▶ Given material
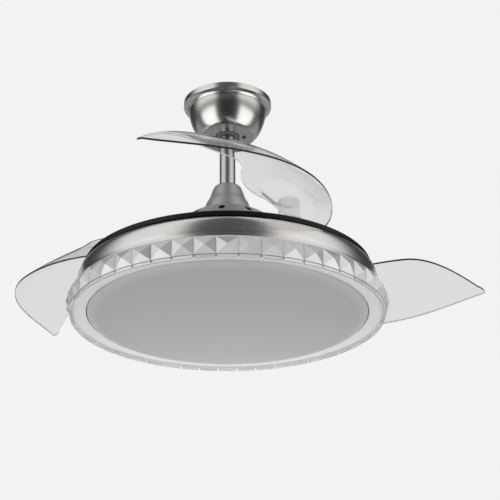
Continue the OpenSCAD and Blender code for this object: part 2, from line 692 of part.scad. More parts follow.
module blade_gear(k) {
  color("ivory") at_lamp() at_pivots(k) difference() {
    union() {
      translate([0, 0, gear_lo_h]) linear_extrude(gear_t) {
        circle(r = boss_flange_r);
        intersection() {
          circle(r = blade_gear_r - 1.2 * gear_m);
          sector(2 * blade_gear_r, 180 - sector_a, 180 + sector_b);
        }
        intersection() {
          rotate(180 - 180 / blade_teeth) gear_teeth(blade_teeth, -sector_a, sector_b + 360 / blade_teeth);
          sector(2 * blade_gear_r, 180 - sector_a, 180 + sector_b);
        }
      }
      translate([0, 0, disc_hi_h + 0.2 + CLEAR]) cylinder(r = bush_r, h = gear_lo_h - disc_hi_h);
      translate([0, 0, gear_hi_h - 1]) cylinder(r = boss_r - boss_wall - FIT, h = 8);
    }
    translate([0, 0, disc_lo_h]) cylinder(r = pivot_pin_r, h = 60);
    ring(3, 60) translate([boss_screw_r, 0, gear_lo_h - 1]) {
      cylinder(d = 3.4, h = 20);
      cylinder(r = 3.1, h = 3);
    }
  }
}

module pivot_pin(k) {
  color("silver") at_lamp() at_pivots(k) difference() {
    translate([0, 0, pin_lo_h]) cylinder(r = pivot_pin_r - EPS, h = gear_hi_h + 6 - pin_lo_h);
    translate([0, 0, clip_h - 0.1]) tube(pivot_pin_r + 1, pivot_pin_r - 1, 1.2);
    translate([0, -2 * pivot_pin_r, spring_lo_h + spring_hi]) rotate([-90, 0, 0])
      cylinder(d = spring_wire + 0.4, h = 2 * pivot_pin_r + 2);
  }
}

module pin_clip(k) {
  color("dimgray") at_lamp() at_pivots(k) translate([0, 0, clip_h]) difference() {
    tube(pivot_pin_r + 2.5, pivot_pin_r - 1 + FIT, 1);
    translate([0, -2.5, -1]) cube([20, 5, 3]);
  }
}

module blade_screws(k) {
  color("silver") at_lamp() at_pivots(k) ring(3, 60)
    translate([boss_screw_r, 0, gear_lo_h + 0.2])
      screw_up(boss_screw_d, 2.9, 1.7, boss_lo_h + boss_flange_t - gear_lo_h - 2.4);
}

// ---- Blades ----
// The sheet is drawn in the blade's own plane: U runs from pivot to tip, V to the leading side.
// Both edges start on the rounded root and end beside the tip.
lead_edge = concat(
  curve([[-lobe_r, 0], [-lobe_r, 1.22 * lobe_r], [0.91 * lobe_r, blade_bulge],
         [blade_bulge, blade_bulge]], 9, 0.05),
  tail(curve([[blade_bulge, blade_bulge], [0.64 * blade_len, blade_bulge],
              [blade_len - 54, 0.36 * blade_bulge], [blade_len - 5, 7]], 10)));
trail_edge = concat(
  curve([[-lobe_r, 0], [-lobe_r, -1.24 * lobe_r], [0.97 * lobe_r, -1.29 * lobe_r],
         [1.76 * lobe_r, -0.39 * lobe_r]], 9, 0.05),
  tail(curve([[1.76 * lobe_r, -0.39 * lobe_r], [0.41 * blade_len, 27],
              [0.475 * blade_len, -52], [blade_len - 11, -5]], 10)));
tip_mid = (lead_edge[len(lead_edge) - 1] + trail_edge[len(trail_edge) - 1]) / 2;
tip_half = (lead_edge[len(lead_edge) - 1] - trail_edge[len(trail_edge) - 1]) / 2;
tip_out = [tip_half[1], -tip_half[0]] / norm(tip_half) * 8; // how far the rounded tip stands out
lead = concat(lead_edge, [for (a = [35, 70]) tip_mid + tip_half * cos(a) + tip_out * sin(a)]);
trail = concat(trail_edge, [for (a = [35, 70]) tip_mid - tip_half * cos(a) + tip_out * sin(a)]);

// Height of the sheet's underside over the disc, at share s of the way from leading to trailing edge
function sheet_z(p, s) = let (
    tip_fall = cos(90 * max(0, min(1, (p[0] - 0.61 * blade_len) / (0.39 * blade_len)))),
    root_rise = sqrt(sin(90 * max(0, min(1, (p[0] + lobe_r) / lobe_r)))),
    edge = lead_lift + lead_climb * max(0, p[0]) / blade_len,
    z = edge + blade_rise * tip_fall * root_rise * (s + camber * s * (1 - s)))
  seat_lift + (z - seat_lift) * ease((norm(p) - seat_flat_r) / 25);

module blade_sheet() {
  cols = 9;
  rows = len(lead);
  size = rows * (cols + 1);
  top = [for (i = [0:rows - 1], j = [0:cols]) let (s = j / cols, p = lead[i] + (trail[i] - lead[i]) * s)
    [p[0], p[1], sheet_z(p, s) + blade_t]];
  bottom = [for (p = top) p - [0, 0, blade_t]];
  rim = concat([for (j = [0:cols]) j], [for (i = [1:rows - 1]) i * (cols + 1) + cols],
    [for (j = [cols - 1:-1:0]) (rows - 1) * (cols + 1) + j], [for (i = [rows - 2:-1:1]) i * (cols + 1)]);
  n = len(rim);
  faces = concat(
    [for (i = [0:rows - 2], j = [0:cols - 1], h = [0, 1]) let (a = i * (cols + 1) + j, b = a + cols + 1)
      h == 0 ? [a, b, a + 1] : [a + 1, b, b + 1]],
    [for (i = [0:rows - 2], j = [0:cols - 1], h = [0, 1])
      let (a = size + i * (cols + 1) + j, b = a + cols + 1)
      h == 0 ? [a, a + 1, b] : [a + 1, b + 1, b]],
    [for (i = [0:n - 1], h = [0, 1]) let (a = rim[i], b = rim[(i + 1) % n])
      h == 0 ? [a, b, b + size] : [a, b + size, a + size]]);
  polyhedron(concat(top, bottom), faces);
}

module blade(k) {
  color([0.86, 0.86, 0.88, 0.4]) at_lamp() at_pivots(k) difference() {
    union() {
      translate([0, 0, disc_hi_h]) rotate([0, 0, 180 + blade_yaw]) blade_sheet();
      translate([0, 0, boss_lo_h]) cylinder(r = boss_r, h = seat_h + 1 - boss_lo_h);
      translate([0, 0, boss_lo_h]) cylinder(r = boss_flange_r, h = boss_flange_t);
    }
    translate([0, 0, boss_lo_h - 1]) cylinder(r = boss_r - boss_wall, h = seat_h - boss_wall + 1 - boss_lo_h);
    ring(3, 60) translate([boss_screw_r, 0, boss_lo_h - 1])
      cylinder(d = boss_screw_d + 2 * FIT, h = boss_flange_t + 2);
  }
}

// ---- Lamp ----
module lamp_flange() {
  color("silver") at_lamp() difference() {
    translate([0, 0, flange_h]) union() {
      cylinder(r = 14, h = 12);
      cylinder(r = 32, h = 4);
      ring(4) translate([10, -1.5, 0]) cube([16, 3, 9]);
    }
    translate([0, 0, flange_h - 1]) cylinder(r = shaft_r + FIT, h = 20);
    ring(4, 45) translate([24, 0, flange_h - 1]) cylinder(d = 4 + 2 * FIT, h = 6);
  }
}

module shaft_nut() {
  color("silver") at_lamp() translate([0, 0, plate_h - 8.1]) difference() {
    cylinder(r = 13.8, h = 8, $fn = 6);
    translate([0, 0, -1]) cylinder(r = shaft_r + FIT, h = 10);
  }
}

module flange_screws() {
  color("silver") at_lamp() ring(4, 45) translate([24, 0, plate_h - 2.4]) screw_up(4, 3.6, 2.4, 5);
}

module chassis() {
  rim_r = band_r - band_wall - CLEAR;
  color("white") at_lamp() difference() {
    spun([[shaft_r + 2, plate_h], [rim_r - band_wall, plate_h], [rim_r - band_wall, band_lo_h + 3],
          [rim_r, band_lo_h + 3], [rim_r, flange_h], [shaft_r + 2, flange_h]]);
    ring(4, 45) translate([24, 0, plate_h - 1]) cylinder(d = 4.5, h = 4);
    ring(16) translate([204, 0, plate_h - 1]) cylinder(r = 6, h = 4);
    for (side = [-1, 1]) translate([side * 44, 0, plate_h - 1]) cylinder(r = 5, h = 4);
  }
}

module trim_band() {
  color("silver") at_lamp() spun(concat(
    [[band_r - 6, band_lo_h], [band_r - 0.8, band_lo_h]],
    [[band_r + 0.2, band_lo_h + 1], [band_r + 0.4, band_lo_h + 5], [band_r, band_lo_h + 6]],
    curve([[band_r + 0.2, band_lo_h + 8], [band_r + 1.6, band_lo_h + 18], [band_r + 1, band_hi_h - 4],
           [band_r - 5, band_hi_h]], 10),
    [[band_r - 11, band_hi_h], [band_r - 11, band_hi_h - band_wall]],
    back(curve([[band_r - band_wall, band_lo_h + 8], [band_r + 0.4, band_lo_h + 18],
                [band_r - 0.4, band_hi_h - 5], [band_r - 5.5, band_hi_h - band_wall]], 10)),
    [[band_r - band_wall, band_lo_h + band_wall], [band_r - 6, band_lo_h + band_wall]]));
}

module lens_frame() {
  color("white") at_lamp() spun([
    [diffuser_r + CLEAR, 3], [ring_r - 1.5, 0], [ring_r - 0.8, -0.6], [ring_r, -0.6], [ring_r, 0.4],
    [crystal_back_r - CLEAR, 0.4], [crystal_back_r - CLEAR, band_lo_h - CLEAR],
    [band_r - 11, band_lo_h - CLEAR],
    [band_r - 11, band_lo_h - 2.2], [crystal_back_r - 2.5, band_lo_h - 2.2], [crystal_back_r - 2.5, 3],
    [diffuser_r + 3, 5], [diffuser_r + 2.2, 17], [diffuser_r + CLEAR, 17]]);
}

module crystals() {
  half = 180 / crystal_count;
  edge_r = lamp_r - crystal_rise;
  lo = 0.7;
  hi = band_lo_h - 2;
  wide = edge_r * sin(half) - 0.15;
  narrow = crystal_back_r * sin(half) - 0.15;
  color([0.92, 0.94, 0.97, 0.6]) at_lamp() ring(crystal_count) polyhedron(
    [[crystal_back_r, -narrow, lo], [crystal_back_r, narrow, lo], [crystal_back_r, narrow, hi],
     [crystal_back_r, -narrow, hi], [edge_r * cos(half), -wide, lo], [edge_r * cos(half), wide, lo],
     [edge_r * cos(half), wide, hi], [edge_r * cos(half), -wide, hi], [lamp_r, 0, (lo + hi) / 2]],
    [[0, 3, 2, 1], [0, 1, 5, 4], [2, 3, 7, 6], [1, 2, 6, 5], [3, 0, 4, 7],
     [4, 5, 8], [5, 6, 8], [6, 7, 8], [7, 4, 8]]);
}

module diffuser() {
  flat_r = diffuser_r - diffuser_round;
  bottom = -2;
  color([0.8, 0.8, 0.82]) at_lamp() spun(concat(
    [[0, bottom], [flat_r, bottom]],
    tail(shift(arc(diffuser_round, -90, 0, 6), [flat_r, bottom + diffuser_round])),
    [[diffuser_r, 17 + CLEAR], [diffuser_r + 3, 17 + CLEAR], [diffuser_r + 3, 19],
     [diffuser_r - diffuser_wall, 19]],
    shift(arc(diffuser_round - diffuser_wall, 0, -90, 6), [flat_r, bottom + diffuser_round]),
    [[0, bottom + diffuser_wall]]));
}

module led_board() {
  color("white") at_lamp() translate([0, 0, plate_h - 1.7]) difference() {
    tube(190, 62, 1.6);
    ring(6, 30) translate([126, 0, -1]) cylinder(r = 2, h = 4);
  }
}

module led_chips() {
  color("khaki") at_lamp() for (row = [0:2]) ring(12 + 6 * row, 9 * row)
    translate([86 + 40 * row - 2.5, -2.5, plate_h - 2.6]) cube([5, 5, 0.9]);
}

module led_driver() {
  color("white") at_lamp() translate([-31, 22, plate_h - 22.1]) electric_box([62, 26, 22], 8);
}

module fan_controller() {
  color("white") at_lamp() mirror([0, 1, 0]) translate([-31, 22, plate_h - 20.1])
    electric_box([62, 26, 20], 10);
}

module lens_clips() {
  leg_r = band_r - 12.5;
  color("silver") at_lamp() ring(6, 15) {
    translate([leg_r - 1, -9, band_lo_h - 4]) cube([1.2, 18, plate_h - band_lo_h + 3.9]);
    translate([leg_r - 12, -9, plate_h - 1.3]) cube([12, 18, 1.2]);
    translate([leg_r - 1, -9, band_lo_h - 4]) cube([7, 18, 1.2]);
  }
}

hanger_bracket();
canopy();
canopy_screws();
receiver_box();
terminal_block();
hanger_ball();
ball_pin();
downrod();
rod_pin();
rod_clip();
yoke();
yoke_screws();
shaft_pin();
coupling_cover();
motor_shaft();
stator_core();
windings();
lamp_flange();
shaft_nut();
flange_screws();
chassis();
trim_band();
lens_frame();
crystals();
diffuser();
led_board();
led_chips();
led_driver();
fan_controller();
lens_clips();
rotor_lower_shell();
rotor_upper_shell();
shell_screws();
magnets();
lower_bearing();
upper_bearing();
motor_cover();
rotor_disc();
disc_screws();
pivot_hubs();
pivot_bushes();
ring_guides();
stop_bumpers();
return_springs();
sync_ring();
for (k = [0:blade_count - 1]) {
  blade(k);
  blade_gear(k);
  pivot_pin(k);
  blade_screws(k);
  pin_clip(k);
}
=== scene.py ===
# %% [markdown]
# # A ceiling fan with a crystal-edged light and folding clear blades
# The construction model gives the frame: every part with its true size and place. This script adds the
# looks. What shows from a step away is made again as a smooth mesh from the same sizes; what works inside
# keeps its construction mesh and gets a finish. We load the frame first.

# %% Frame
import math

import bmesh
import bpy
from mathutils import Matrix, Vector


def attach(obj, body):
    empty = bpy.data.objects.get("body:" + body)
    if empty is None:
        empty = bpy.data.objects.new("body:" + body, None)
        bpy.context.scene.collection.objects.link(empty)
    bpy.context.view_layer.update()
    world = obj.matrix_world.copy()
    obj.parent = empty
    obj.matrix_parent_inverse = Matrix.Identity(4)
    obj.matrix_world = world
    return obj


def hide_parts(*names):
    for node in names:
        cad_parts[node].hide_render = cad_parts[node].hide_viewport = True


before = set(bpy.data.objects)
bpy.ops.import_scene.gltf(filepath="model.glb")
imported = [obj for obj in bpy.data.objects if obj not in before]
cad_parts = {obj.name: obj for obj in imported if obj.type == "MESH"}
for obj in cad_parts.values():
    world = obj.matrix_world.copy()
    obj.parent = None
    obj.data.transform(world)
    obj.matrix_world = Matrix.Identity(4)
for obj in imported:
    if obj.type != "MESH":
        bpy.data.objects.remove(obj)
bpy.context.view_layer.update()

MM = 0.001

# %% [markdown]
# ## Camera
# The photograph looks up at the lamp from the front, 24 degrees below it, through a long lens from a little
# over two metres. The fan hangs a little left of the picture's middle, so the lens is shifted sideways and
# not turned, which would make the rod lean.

# %% Camera
PIXELS = 500  # the photograph is square
FOCAL_PX = 1452
AXIS_PX = 227.5  # column of the photograph that the rod's axis falls on
PITCH = math.radians(23.88)
CAMERA_AT = (0, -2.095, -1.192)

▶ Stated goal
In the listing above, locate the line with "hanger_bracket();" and the line with "obj.matrix_parent_inverse = Matrix.Identity(4)", then extract exactly those lines and every line between them, and nothing more.

▶ Complete response
hanger_bracket();
canopy();
canopy_screws();
receiver_box();
terminal_block();
hanger_ball();
ball_pin();
downrod();
rod_pin();
rod_clip();
yoke();
yoke_screws();
shaft_pin();
coupling_cover();
motor_shaft();
stator_core();
windings();
lamp_flange();
shaft_nut();
flange_screws();
chassis();
trim_band();
lens_frame();
crystals();
diffuser();
led_board();
led_chips();
led_driver();
fan_controller();
lens_clips();
rotor_lower_shell();
rotor_upper_shell();
shell_screws();
magnets();
lower_bearing();
upper_bearing();
motor_cover();
rotor_disc();
disc_screws();
pivot_hubs();
pivot_bushes();
ring_guides();
stop_bumpers();
return_springs();
sync_ring();
for (k = [0:blade_count - 1]) {
  blade(k);
  blade_gear(k);
  pivot_pin(k);
  blade_screws(k);
  pin_clip(k);
}
=== scene.py ===
# %% [markdown]
# # A ceiling fan with a crystal-edged light and folding clear blades
# The construction model gives the frame: every part with its true size and place. This script adds the
# looks. What shows from a step away is made again as a smooth mesh from the same sizes; what works inside
# keeps its construction mesh and gets a finish. We load the frame first.

# %% Frame
import math

import bmesh
import bpy
from mathutils import Matrix, Vector


def attach(obj, body):
    empty = bpy.data.objects.get("body:" + body)
    if empty is None:
        empty = bpy.data.objects.new("body:" + body, None)
        bpy.context.scene.collection.objects.link(empty)
    bpy.context.view_layer.update()
    world = obj.matrix_world.copy()
    obj.parent = empty
    obj.matrix_parent_inverse = Matrix.Identity(4)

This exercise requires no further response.